====== DATASET

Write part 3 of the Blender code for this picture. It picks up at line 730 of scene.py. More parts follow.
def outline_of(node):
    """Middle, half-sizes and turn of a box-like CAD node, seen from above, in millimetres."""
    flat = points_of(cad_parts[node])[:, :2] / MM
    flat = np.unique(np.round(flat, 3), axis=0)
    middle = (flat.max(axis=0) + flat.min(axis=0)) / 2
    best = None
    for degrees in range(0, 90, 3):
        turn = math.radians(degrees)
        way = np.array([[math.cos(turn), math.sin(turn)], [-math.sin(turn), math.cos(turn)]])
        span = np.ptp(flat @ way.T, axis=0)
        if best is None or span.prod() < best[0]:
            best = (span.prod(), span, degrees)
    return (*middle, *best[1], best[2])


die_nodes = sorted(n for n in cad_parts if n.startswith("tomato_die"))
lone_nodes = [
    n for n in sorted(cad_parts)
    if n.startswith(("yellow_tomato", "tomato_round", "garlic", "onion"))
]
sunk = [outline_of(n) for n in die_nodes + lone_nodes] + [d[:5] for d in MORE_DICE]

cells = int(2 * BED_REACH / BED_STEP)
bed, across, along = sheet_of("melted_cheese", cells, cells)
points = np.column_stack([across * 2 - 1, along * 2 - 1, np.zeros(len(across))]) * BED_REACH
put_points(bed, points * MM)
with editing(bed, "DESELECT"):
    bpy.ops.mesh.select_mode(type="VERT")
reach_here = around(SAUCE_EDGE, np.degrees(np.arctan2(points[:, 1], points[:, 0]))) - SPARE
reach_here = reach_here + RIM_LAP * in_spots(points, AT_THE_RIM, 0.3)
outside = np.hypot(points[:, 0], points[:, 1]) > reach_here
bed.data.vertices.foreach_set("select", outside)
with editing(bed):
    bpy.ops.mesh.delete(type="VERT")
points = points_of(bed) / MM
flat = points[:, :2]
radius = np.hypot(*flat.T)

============
====== DATASET

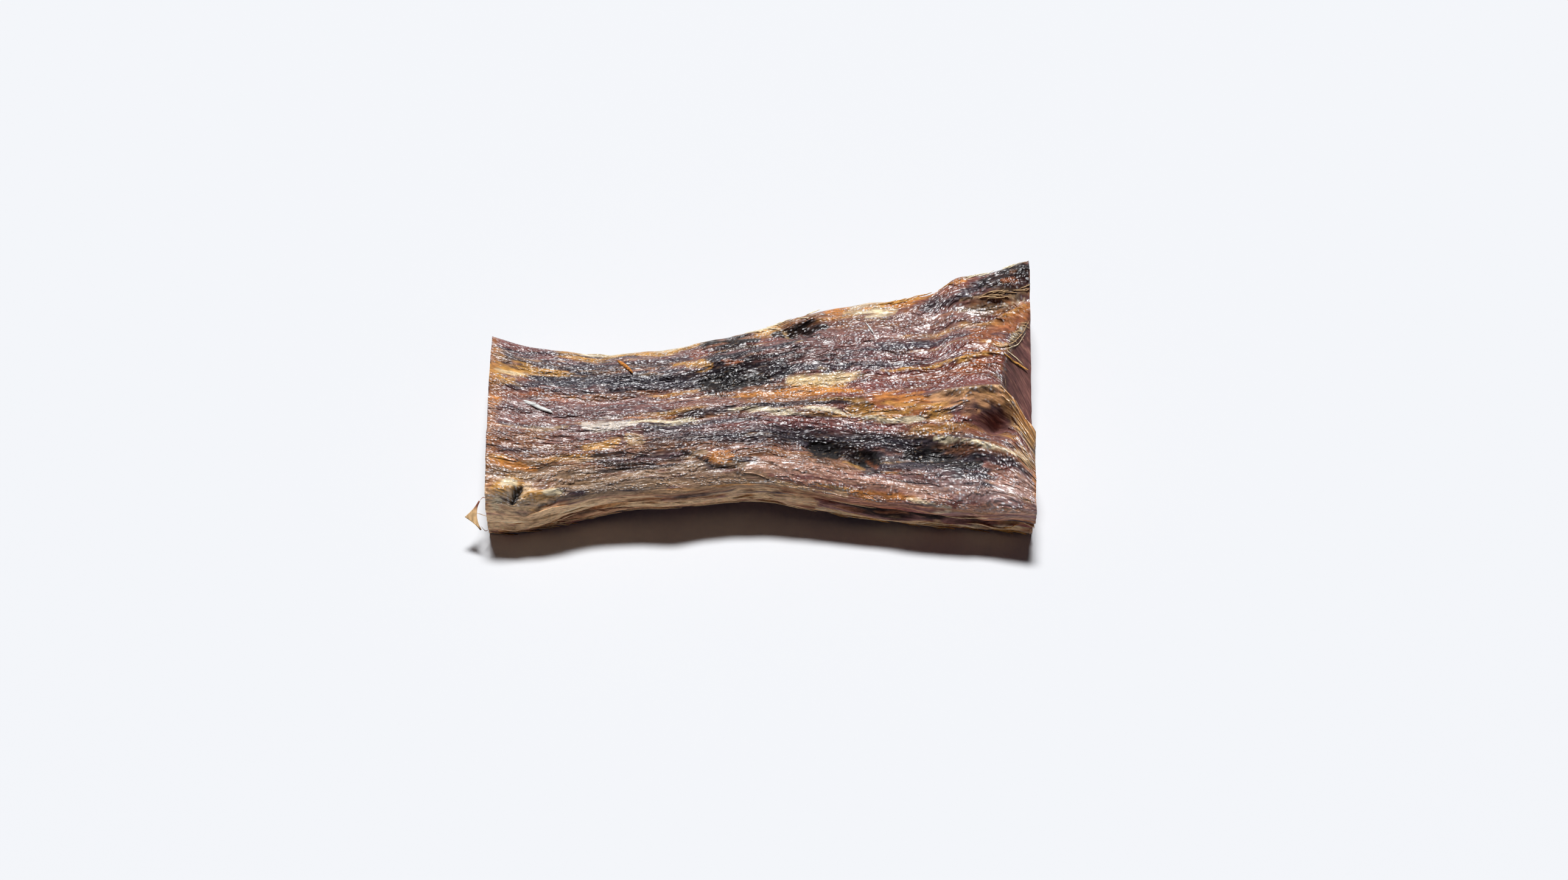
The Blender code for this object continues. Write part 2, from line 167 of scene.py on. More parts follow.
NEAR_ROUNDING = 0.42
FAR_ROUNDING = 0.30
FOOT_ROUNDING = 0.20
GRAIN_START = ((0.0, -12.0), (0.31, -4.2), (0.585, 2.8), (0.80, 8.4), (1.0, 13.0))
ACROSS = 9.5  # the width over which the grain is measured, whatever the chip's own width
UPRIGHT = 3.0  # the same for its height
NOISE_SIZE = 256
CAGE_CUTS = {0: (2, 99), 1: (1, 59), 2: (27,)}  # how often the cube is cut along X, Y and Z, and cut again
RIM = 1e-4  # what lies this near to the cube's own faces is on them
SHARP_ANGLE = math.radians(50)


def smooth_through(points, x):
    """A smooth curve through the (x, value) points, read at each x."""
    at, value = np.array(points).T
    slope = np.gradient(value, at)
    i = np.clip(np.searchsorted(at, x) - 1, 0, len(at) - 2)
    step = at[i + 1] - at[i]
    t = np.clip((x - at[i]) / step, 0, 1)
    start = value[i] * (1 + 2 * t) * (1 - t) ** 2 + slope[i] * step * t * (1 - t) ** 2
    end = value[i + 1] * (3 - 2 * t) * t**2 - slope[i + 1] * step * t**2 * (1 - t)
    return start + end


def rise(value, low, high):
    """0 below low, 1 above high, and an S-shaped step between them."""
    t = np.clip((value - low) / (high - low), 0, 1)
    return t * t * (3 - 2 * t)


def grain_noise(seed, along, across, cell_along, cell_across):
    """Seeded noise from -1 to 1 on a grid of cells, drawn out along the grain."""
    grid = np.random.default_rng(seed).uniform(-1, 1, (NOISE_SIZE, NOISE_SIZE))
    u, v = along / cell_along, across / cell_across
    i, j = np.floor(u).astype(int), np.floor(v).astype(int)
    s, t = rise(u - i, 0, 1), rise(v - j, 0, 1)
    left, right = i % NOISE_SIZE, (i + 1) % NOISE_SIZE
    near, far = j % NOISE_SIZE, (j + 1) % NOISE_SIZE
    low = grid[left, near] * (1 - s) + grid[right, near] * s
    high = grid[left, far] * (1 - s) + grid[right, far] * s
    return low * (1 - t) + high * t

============

REQUIREMENTS:
Starting at the line that holds "The Blender code for this object", copy each line exactly and stop after the line that holds "return t * t * (3 - 2 * t)".

SOLUTION FOR THIS TASK:
The Blender code for this object continues. Write part 2, from line 167 of scene.py on. More parts follow.
NEAR_ROUNDING = 0.42
FAR_ROUNDING = 0.30
FOOT_ROUNDING = 0.20
GRAIN_START = ((0.0, -12.0), (0.31, -4.2), (0.585, 2.8), (0.80, 8.4), (1.0, 13.0))
ACROSS = 9.5  # the width over which the grain is measured, whatever the chip's own width
UPRIGHT = 3.0  # the same for its height
NOISE_SIZE = 256
CAGE_CUTS = {0: (2, 99), 1: (1, 59), 2: (27,)}  # how often the cube is cut along X, Y and Z, and cut again
RIM = 1e-4  # what lies this near to the cube's own faces is on them
SHARP_ANGLE = math.radians(50)


def smooth_through(points, x):
    """A smooth curve through the (x, value) points, read at each x."""
    at, value = np.array(points).T
    slope = np.gradient(value, at)
    i = np.clip(np.searchsorted(at, x) - 1, 0, len(at) - 2)
    step = at[i + 1] - at[i]
    t = np.clip((x - at[i]) / step, 0, 1)
    start = value[i] * (1 + 2 * t) * (1 - t) ** 2 + slope[i] * step * t * (1 - t) ** 2
    end = value[i + 1] * (3 - 2 * t) * t**2 - slope[i + 1] * step * t**2 * (1 - t)
    return start + end


def rise(value, low, high):
    """0 below low, 1 above high, and an S-shaped step between them."""
    t = np.clip((value - low) / (high - low), 0, 1)
    return t * t * (3 - 2 * t)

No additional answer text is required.